If we got police out of the drug business, and out of the sex-work business, and out of the school security business, that would be a lot fewer people with guns around.
There may be circumstances where some kind of armed response is needed. I’m open to that possibility. But that’s a very tiny fraction of what police actually do. Some police officers go their whole careers without ever pointing their weapon at anyone.
Q: And a lot of what this stuff is used for is essentially serving papers to drug dealers in the middle of the night. Is this a good reason to further militarize the police?
Vitale: Ultimately, the police should not be in the drug business. No police officer with any experience is going to claim that because they arrested some drug dealers, now people can’t get drugs.

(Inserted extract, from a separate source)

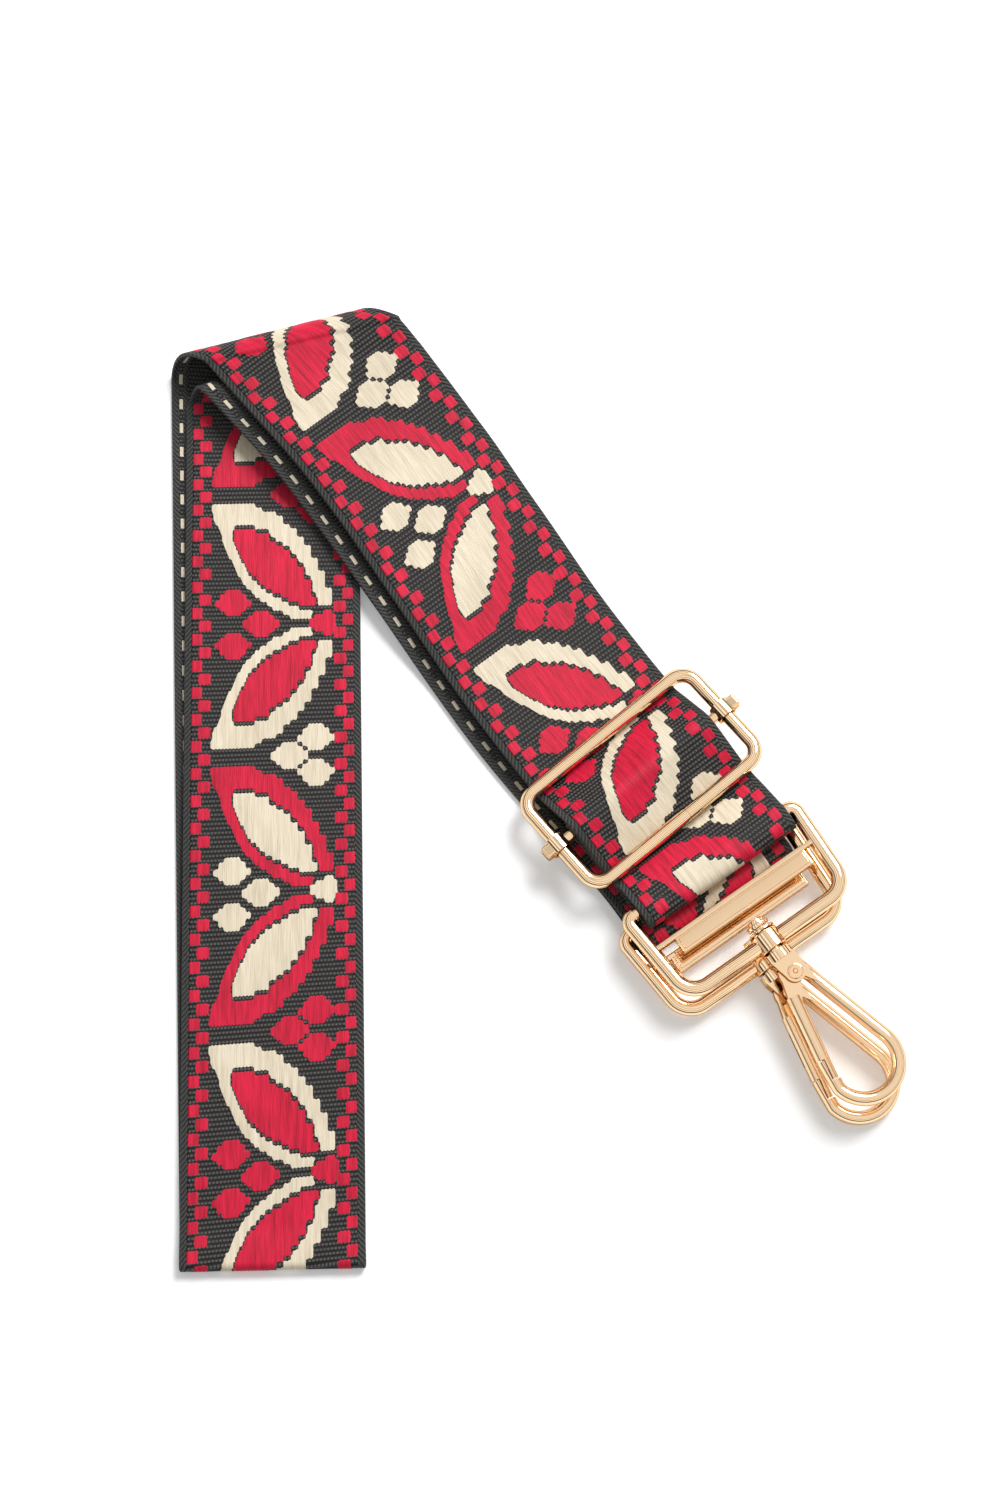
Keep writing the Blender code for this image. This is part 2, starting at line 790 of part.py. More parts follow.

So, the response of the government is not to question why we rely on police to manage drug problems, such as they are, but to double down on increasingly militarizing the response—everything from giving people the death penalty to sending in armored personnel carriers to find someone’s marijuana under their bed. These are almost never encounters that involve shootouts. And in most cases, if the police just waited till the person left their house in the morning, they could just walk up and arrest them without incident.
Q: In the book, you write that the “mentally ill are seen not as victims of the neoliberal restructuring of public health services but as a dangerous source of disorder to be controlled through intensive and aggressive policing.”
Vitale: We’ve got a big systemic problem here, which is the dismantling of—or the failure to create—robust community mental health services. So we have a tremendous amount of mental health problems exacerbated by people’s living conditions—being homeless, living in precarious circumstances, experiencing trauma that’s never dealt with. Instead of providing services to help stabilize those people, we criminalize their problematic behavior or just their calls for help. And instead of providing services to them, we are trying to train the police how to kill fewer people in these interactions. And this is completely backwards thinking.
Q: Do police care about actually stopping crime?
Vitale: The question is, Do they care about public safety and the public good? At the level of the individual, they believe that’s what they’re doing. I work with police all around the world, and when you talk to them, the majority of them are in it for what they think are all the right reasons. They think this is a way to help their community, to get the bad guys. But it’s a very simplistic, and somewhat narcissistic, understanding of how the world works—this kind of “thin blue line” mentality that there’s good people and bad people, and we stand between the two. When, in fact, good and bad are much more complicated here.
Q: Can you talk a little more about community oversight of the police?
Vitale: Increasingly, my focus isn’t really on police accountability. It’s on political accountability. The police did not invent the war on drugs. The police did not invent the war on terror. They didn’t invent broken windows policing. These are political projects designed to solve political problems.
We need to give the politicians a different set of problems. We need to tell them that they can no longer treat our social problems as moral failures to be dealt with by aggressive and invasive policing and mass incarceration. Instead, we need to hold politicians accountable for solving our social problems in ways that actually lift people in communities up rather than tearing them down.
Q: And how do you see changing the narrative around policing and austerity to people who don’t share your view or who benefit from the status quo?
Vitale: Well, I’m not really interested in the folks who benefit from the status quo. I don’t think we can reach them. And that’s just a waste of time. People have said, “Well, are the police reacting to your book?,” and I’m like, I don’t really care. I did not write it for them. I’m not trying to change their minds. I’m trying to go over their heads.